Morale is another important element. When a lot of units die, it damages morale; if morale drops too low you surrender. This is one of the best arguments against tanks: if yours gets destroyed, the effect on morale is devastating. Morale recovers slowly, and can be boosted by officers. If this wasn’t just a Flash game, you’d want a much more sophisticated morale system with far more wide-ranging effects, but just having it present feels like a big deal in a creep game.

The other thing is luck. Artillery, in particular, is game-changingly random – and the sound-effects emphasize the unnerving uncertainty of this, with occasional booms and CRUMPs and rattles of gunfire that don’t correspond to any in-game effects. Sound-effects are generally good: the cry of ‘Gas! Gas! Gas!’ is genuinely chilling if you’re familiar both with its game effect and its historical use. (Gas is a much more reliable weapon in the game than in real life.)

Killing enemies and winning battles gives you experience, which is gained as a military unit rather than by individual mooks; you use it to buy upgrades along the lines of ‘more rum before the attack’ or ‘nastier gas’. This is decent, but doesn’t feel precisely right; surely commanders learn things like ‘helmets would be a really good idea’ as a result of their own men dying.

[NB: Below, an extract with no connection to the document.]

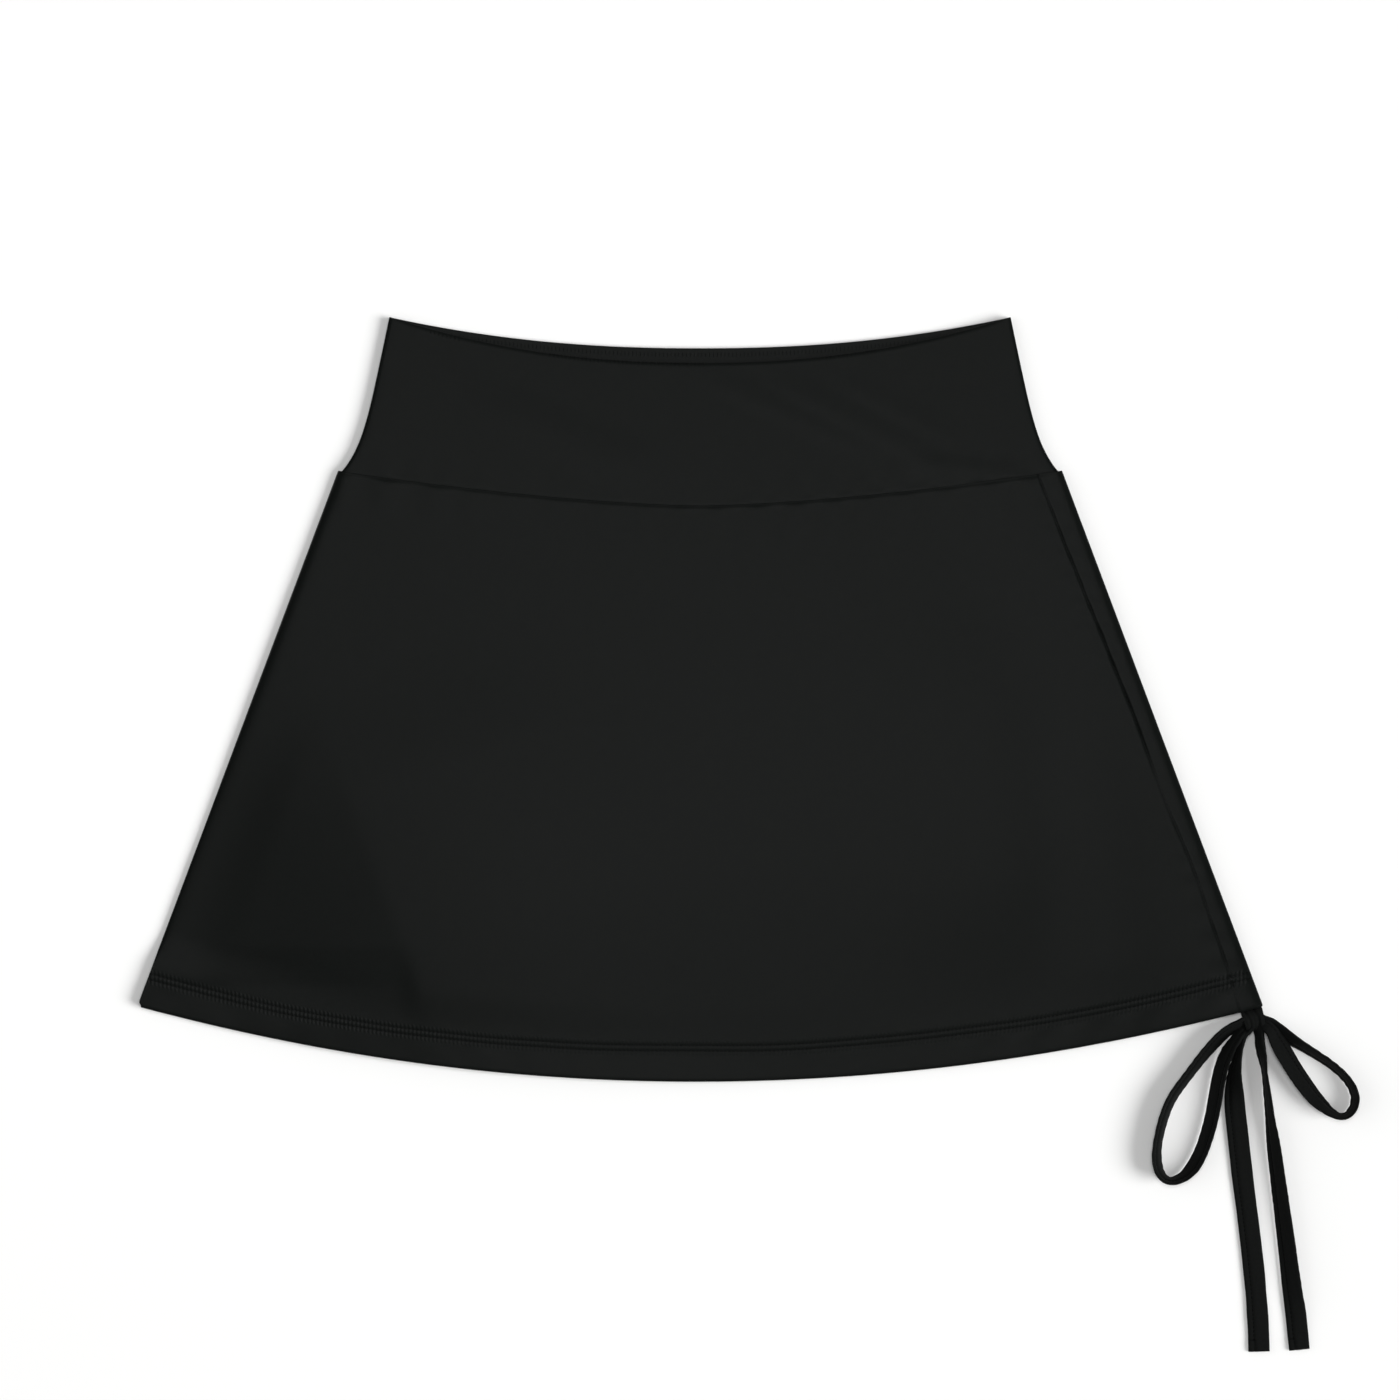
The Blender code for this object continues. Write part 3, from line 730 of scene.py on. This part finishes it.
def make_knot():
    """The drawcord wrapped once round the roots of the loops: a pleated band, turned in at both sides."""
    half_wide, deep, tall, wall = 0.0054, 0.0065, 0.0036, 0.0014
    across, around = 72, 56  # its section's sides, and its steps round the loops' roots
    into_mouth, under_hem = 0.0015, 0.0012  # how far it is pulled into the channel, and dips under the hem
    centre = Vector((KNOT_CENTRE[0], KNOT_CENTRE[1] + into_mouth, tall + GAP))

    def place(i, j):
        turn = 2 * math.pi * j / around
        part = 2 * math.pi * i / across
        a = math.cos(part)
        bulge = math.copysign(abs(math.sin(part)) ** 0.6, math.sin(part))
        drift = 0.07 * math.sin(2 * turn + 0.7) + 0.05 * math.sin(3 * turn)
        pleat = 0.001 * read_off(PLEATS, a + drift) * max(bulge, 0) * (0.8 + 0.2 * math.sin(3 * turn + 1 + a))
        out = wall / 2 * bulge + pleat - wall / 2
        waist = 1 - 0.10 * (1 - a * a)
        x = half_wide * a * (1 + 0.05 * math.sin(2 * turn))
        drawn_down = 0.0012 * smooth((a - 0.2) / 0.6) * max(-math.cos(turn), 0)
        y = (deep * waist + out) * math.cos(turn) - drawn_down
        z = (tall * waist + out) * math.sin(turn) - under_hem * max(math.cos(turn), 0) ** 2
        return Vector((x, y, z)), {"cut": (i / across * 0.024, turn * 0.0045)}

    shape = grid_of(across, around, place)
    bmesh.ops.remove_doubles(shape, verts=shape.verts[:], dist=1e-6)
    bmesh.ops.recalc_face_normals(shape, faces=shape.faces[:])
    bmesh.ops.rotate(shape, verts=shape.verts[:], matrix=Matrix.Rotation(KNOT_TURN, 3, "Z"))
    bmesh.ops.translate(shape, verts=shape.verts[:], vec=centre)
    knot = add_mesh("knot_wrap", shape, tie_knit)
    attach(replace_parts(knot, "tie_knot"), "root")
    return knot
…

I wonder if anybody’s ever done this…

The game doesn’t really do anything to pick out individual stories; everyone’s a faceless drone. In fact, the art strongly emphasizes this anonymity. There are no wounded, no corpses left hanging on the wire, no shell-shock – and no veterans of multiple battles, for that matter. But then, you have to sacrifice something to a) make a game playable as a game, b) get one point across reasonably well and c) fit it into Flash. To its credit, the game manages to do gruesome death (using what looks like 2D ragdolls) without making it comic. And a final nice bit of rhetoric: you play the English campaign, and the map involves pushing the enemy back over a succession of narrow stripes on a very small-looking area. And then, that accomplished, you go and play the German campaign and fight all the way back across the same ground.

One last thing. The game effectively suborns you into the role of the heartless High Command continually feeding men into the mincer, but the motivations for this seem a little off. You’re doing this because it’s how you win, and your murderous fuckups are purely a matter of weak strategy – which you can only improve through trial and error. There is not really an equivalent of the ideological and cultural commitments of the leadership. You are simply trying to win as best you can, which doesn’t quite encompass the awfulness of WW1 leadership. (Again – I know I’m a broken record, but one of the really brilliant things about Crusader Kings is the way that the honour mechanic illuminates medieval motivations.) But it’s a fine start.